ML
Direction/Screenplay: Benedict Mique
Carlo (Tony Labrusca), a college student, his girlfriend Pat (Lianne Valentin), and best pal Jaze (Henz Villaraiz) get more than what they have bargained for when they decide to learn about the dark days of Martial Law from an old retired soldier who may be one of its worst abusers.
Early in ML, we are introduced to its burgis millennial protagonists in a classroom, a safe space, where they are discussing Martial Law with a professor (Jojit Lorenzo). Carlo is skeptical about the criticisms of the era, but Jaze is outright incredulous; he parrots the tired old arguments celebrating the legacies of the Marcos regime, about a disciplined public and enduring public works. The professor answers him with the standard, borderline paranoid rebuttal from the anti-Marcos side, telling Jaze that if he were that outspoken during Martial Law, he would be tortured or killed, or he would simply disappear.

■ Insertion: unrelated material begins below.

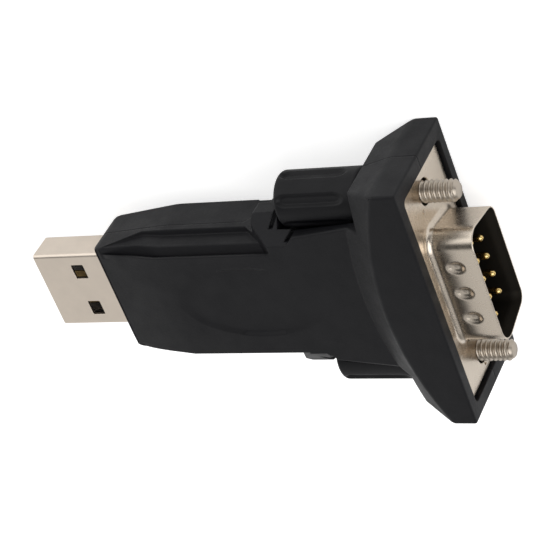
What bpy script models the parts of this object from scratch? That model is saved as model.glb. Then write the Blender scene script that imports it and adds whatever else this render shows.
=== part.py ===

The professor then switches to an apologetic voice of reason: he admits that his generation became too complacent after EDSA, and that they are indeed to blame for our country’s continuing predicaments. The professor is of course talking to Carlo and Jaze as much as he is to us, the audience; this dialogue is setting the ideological stage for the rest of the film. However, it would also be nearly the last appearance of nuanced discourse in ML, because the rest of the film turns out to be an intense horror-satire à la Jordan Peele’s Get Out, albeit with a heavier hand and a more candid approach.